# RECORDS FOR THIS EXERCISE

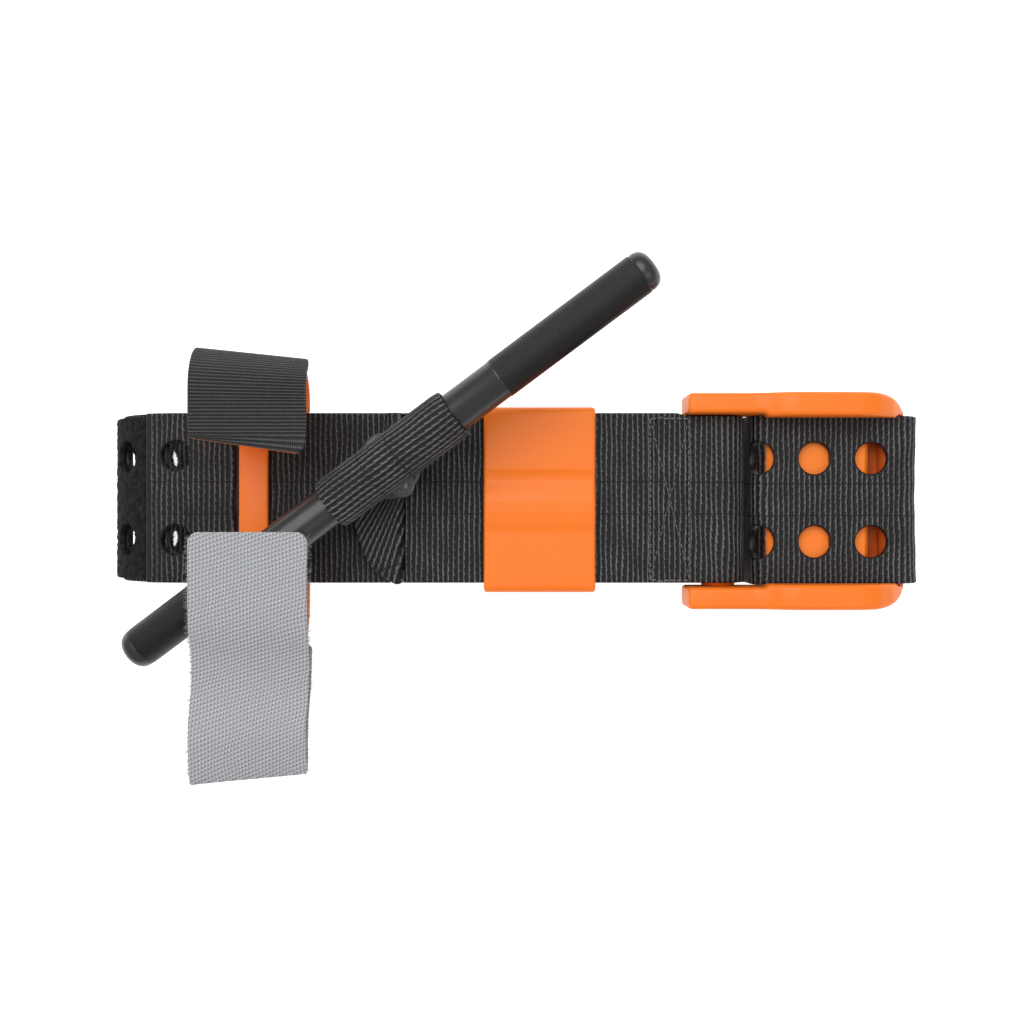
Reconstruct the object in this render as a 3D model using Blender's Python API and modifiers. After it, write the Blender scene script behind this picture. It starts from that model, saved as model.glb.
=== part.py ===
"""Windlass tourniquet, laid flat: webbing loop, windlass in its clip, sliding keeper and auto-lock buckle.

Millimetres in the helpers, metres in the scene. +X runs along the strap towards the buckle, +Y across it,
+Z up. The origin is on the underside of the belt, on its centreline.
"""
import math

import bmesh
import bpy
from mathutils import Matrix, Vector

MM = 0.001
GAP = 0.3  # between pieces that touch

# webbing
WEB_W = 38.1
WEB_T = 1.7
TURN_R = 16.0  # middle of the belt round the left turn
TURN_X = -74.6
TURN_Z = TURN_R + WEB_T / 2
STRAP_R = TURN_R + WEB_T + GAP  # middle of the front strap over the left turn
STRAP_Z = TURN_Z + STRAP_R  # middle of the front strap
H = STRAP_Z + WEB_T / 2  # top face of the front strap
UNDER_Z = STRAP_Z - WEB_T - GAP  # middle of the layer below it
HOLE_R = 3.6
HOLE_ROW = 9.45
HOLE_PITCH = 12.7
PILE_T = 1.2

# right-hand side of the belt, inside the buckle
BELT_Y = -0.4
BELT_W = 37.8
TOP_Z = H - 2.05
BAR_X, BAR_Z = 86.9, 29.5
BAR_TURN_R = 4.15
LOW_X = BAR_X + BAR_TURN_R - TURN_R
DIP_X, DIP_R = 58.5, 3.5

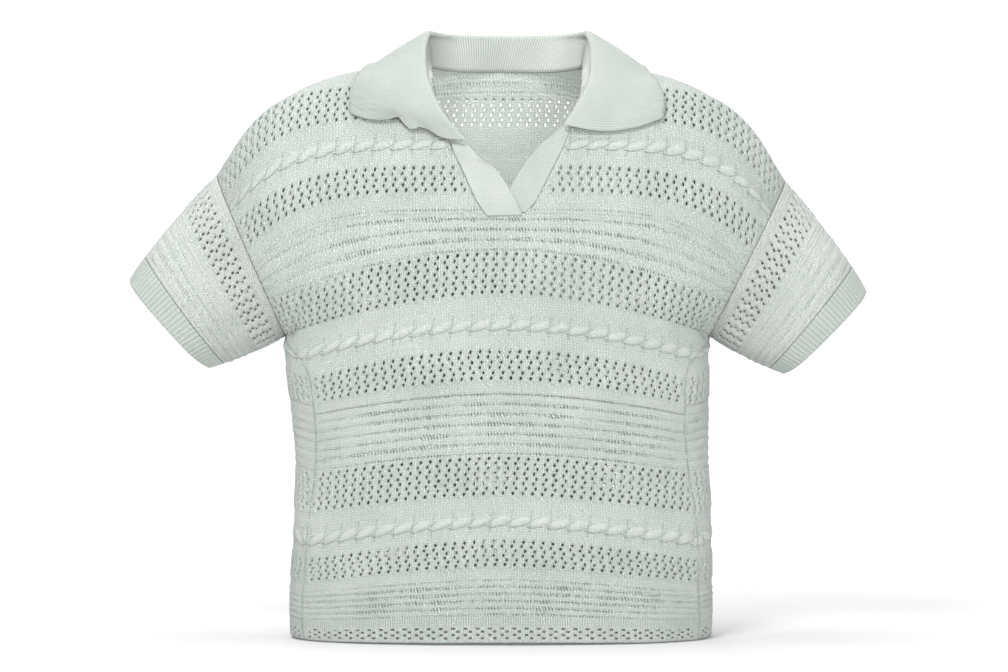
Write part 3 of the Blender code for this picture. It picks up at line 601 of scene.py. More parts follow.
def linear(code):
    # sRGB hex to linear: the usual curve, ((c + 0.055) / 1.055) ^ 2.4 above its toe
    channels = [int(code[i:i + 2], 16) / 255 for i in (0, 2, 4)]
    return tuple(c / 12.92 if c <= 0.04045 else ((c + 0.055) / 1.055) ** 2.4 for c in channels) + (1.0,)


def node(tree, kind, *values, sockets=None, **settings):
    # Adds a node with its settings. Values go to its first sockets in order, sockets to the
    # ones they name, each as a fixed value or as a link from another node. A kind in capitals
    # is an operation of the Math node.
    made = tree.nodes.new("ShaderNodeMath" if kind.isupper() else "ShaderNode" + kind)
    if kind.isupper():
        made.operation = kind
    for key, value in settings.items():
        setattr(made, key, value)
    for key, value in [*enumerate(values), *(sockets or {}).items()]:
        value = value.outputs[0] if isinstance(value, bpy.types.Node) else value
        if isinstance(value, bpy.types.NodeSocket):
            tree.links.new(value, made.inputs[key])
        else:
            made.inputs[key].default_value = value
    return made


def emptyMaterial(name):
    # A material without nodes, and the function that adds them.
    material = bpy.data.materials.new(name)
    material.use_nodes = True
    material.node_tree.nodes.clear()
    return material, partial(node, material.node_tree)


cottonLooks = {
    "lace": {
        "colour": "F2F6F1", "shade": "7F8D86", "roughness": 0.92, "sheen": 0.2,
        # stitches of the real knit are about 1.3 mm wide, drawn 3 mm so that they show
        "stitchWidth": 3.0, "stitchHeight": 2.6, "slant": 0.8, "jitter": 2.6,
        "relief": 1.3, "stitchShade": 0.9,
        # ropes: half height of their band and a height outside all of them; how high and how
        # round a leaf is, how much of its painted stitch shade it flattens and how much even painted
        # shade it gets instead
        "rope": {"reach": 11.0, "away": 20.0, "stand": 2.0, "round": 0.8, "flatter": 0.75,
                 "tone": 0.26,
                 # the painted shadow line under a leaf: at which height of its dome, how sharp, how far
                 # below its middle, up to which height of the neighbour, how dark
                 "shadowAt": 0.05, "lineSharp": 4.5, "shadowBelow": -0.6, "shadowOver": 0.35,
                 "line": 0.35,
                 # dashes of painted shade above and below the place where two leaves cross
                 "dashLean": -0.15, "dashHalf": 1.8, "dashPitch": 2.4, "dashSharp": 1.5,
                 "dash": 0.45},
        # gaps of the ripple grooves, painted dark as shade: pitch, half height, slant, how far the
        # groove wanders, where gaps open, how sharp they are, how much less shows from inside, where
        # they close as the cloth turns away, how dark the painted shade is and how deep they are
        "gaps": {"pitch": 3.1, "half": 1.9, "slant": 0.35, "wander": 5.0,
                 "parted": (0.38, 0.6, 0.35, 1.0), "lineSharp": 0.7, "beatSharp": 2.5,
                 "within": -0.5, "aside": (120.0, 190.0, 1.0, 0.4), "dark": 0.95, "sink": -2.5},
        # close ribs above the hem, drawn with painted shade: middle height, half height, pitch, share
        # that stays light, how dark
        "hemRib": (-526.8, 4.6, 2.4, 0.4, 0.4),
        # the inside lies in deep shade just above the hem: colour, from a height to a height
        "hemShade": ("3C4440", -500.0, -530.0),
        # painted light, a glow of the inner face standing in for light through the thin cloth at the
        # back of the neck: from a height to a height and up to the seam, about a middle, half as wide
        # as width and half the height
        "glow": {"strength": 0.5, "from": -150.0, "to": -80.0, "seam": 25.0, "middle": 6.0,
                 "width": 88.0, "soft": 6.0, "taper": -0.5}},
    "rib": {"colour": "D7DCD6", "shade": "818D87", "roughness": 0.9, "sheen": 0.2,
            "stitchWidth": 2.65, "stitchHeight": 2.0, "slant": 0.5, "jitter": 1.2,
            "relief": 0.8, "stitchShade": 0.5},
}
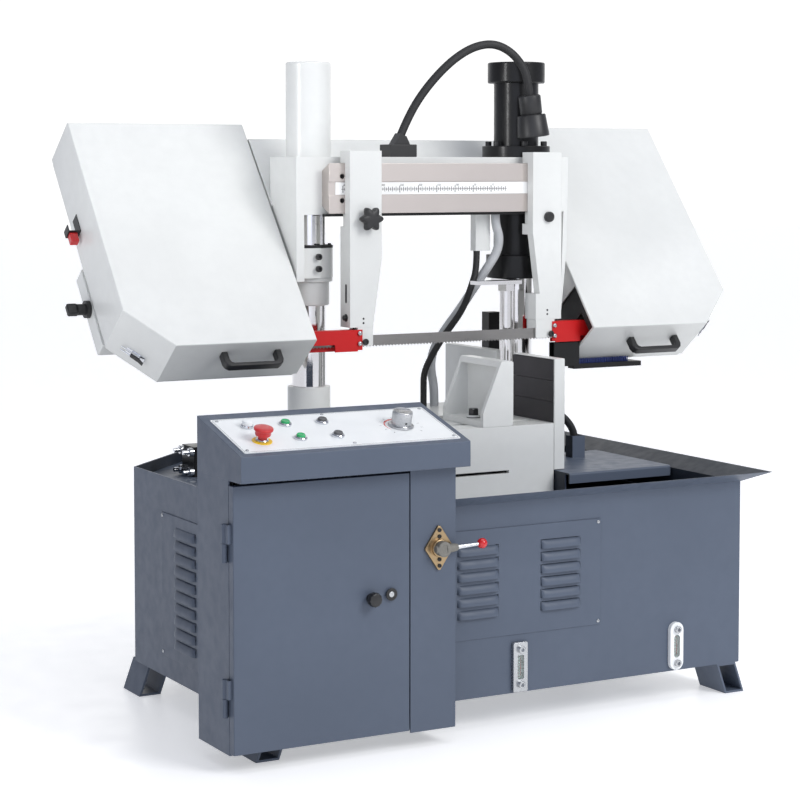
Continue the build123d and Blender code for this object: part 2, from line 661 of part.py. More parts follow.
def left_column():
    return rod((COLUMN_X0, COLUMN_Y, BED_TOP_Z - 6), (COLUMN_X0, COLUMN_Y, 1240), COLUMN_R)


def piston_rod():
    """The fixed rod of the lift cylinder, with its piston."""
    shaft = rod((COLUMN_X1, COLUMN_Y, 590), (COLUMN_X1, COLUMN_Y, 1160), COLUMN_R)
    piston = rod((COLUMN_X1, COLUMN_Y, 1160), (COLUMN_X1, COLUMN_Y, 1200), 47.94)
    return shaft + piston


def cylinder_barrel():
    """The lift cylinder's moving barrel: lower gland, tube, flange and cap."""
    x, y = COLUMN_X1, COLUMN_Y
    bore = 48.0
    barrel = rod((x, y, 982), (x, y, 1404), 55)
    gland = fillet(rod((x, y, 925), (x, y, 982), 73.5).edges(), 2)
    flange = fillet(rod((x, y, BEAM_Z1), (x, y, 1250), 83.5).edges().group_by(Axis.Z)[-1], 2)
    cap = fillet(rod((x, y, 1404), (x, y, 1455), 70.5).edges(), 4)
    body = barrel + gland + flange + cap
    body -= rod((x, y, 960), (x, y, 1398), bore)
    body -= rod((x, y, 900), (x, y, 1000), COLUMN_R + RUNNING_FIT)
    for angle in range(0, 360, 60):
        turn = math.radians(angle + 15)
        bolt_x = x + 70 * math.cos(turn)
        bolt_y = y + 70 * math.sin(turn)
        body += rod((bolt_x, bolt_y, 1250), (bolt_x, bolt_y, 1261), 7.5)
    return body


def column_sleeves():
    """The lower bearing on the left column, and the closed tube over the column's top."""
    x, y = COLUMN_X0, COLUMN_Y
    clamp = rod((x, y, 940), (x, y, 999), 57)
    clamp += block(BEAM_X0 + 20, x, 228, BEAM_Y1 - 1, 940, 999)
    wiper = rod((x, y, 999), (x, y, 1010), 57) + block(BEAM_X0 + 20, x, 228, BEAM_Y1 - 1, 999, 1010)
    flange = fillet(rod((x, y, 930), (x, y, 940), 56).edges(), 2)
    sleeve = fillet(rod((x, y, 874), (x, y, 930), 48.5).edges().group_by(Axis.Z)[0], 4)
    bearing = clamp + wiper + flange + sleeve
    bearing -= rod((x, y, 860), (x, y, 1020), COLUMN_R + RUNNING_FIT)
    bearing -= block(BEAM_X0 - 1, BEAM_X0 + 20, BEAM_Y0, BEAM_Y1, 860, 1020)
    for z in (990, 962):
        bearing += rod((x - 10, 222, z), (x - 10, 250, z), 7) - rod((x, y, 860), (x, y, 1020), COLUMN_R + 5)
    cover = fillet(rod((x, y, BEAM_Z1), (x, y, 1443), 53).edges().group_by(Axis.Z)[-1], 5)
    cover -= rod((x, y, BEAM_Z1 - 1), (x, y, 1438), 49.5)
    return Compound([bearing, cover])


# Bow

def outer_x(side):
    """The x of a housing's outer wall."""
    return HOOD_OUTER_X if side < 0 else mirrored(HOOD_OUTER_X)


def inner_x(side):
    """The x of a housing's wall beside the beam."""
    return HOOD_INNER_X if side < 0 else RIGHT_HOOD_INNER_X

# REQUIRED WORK
Show every line from the entries above in which the word "picture" appears.

# TASK OUTPUT
Reconstruct the object in this render as a 3D model using Blender's Python API and modifiers. After it, write the Blender scene script behind this picture. It starts from that model, saved as model.glb.
Write part 3 of the Blender code for this picture. It picks up at line 601 of scene.py. More parts follow.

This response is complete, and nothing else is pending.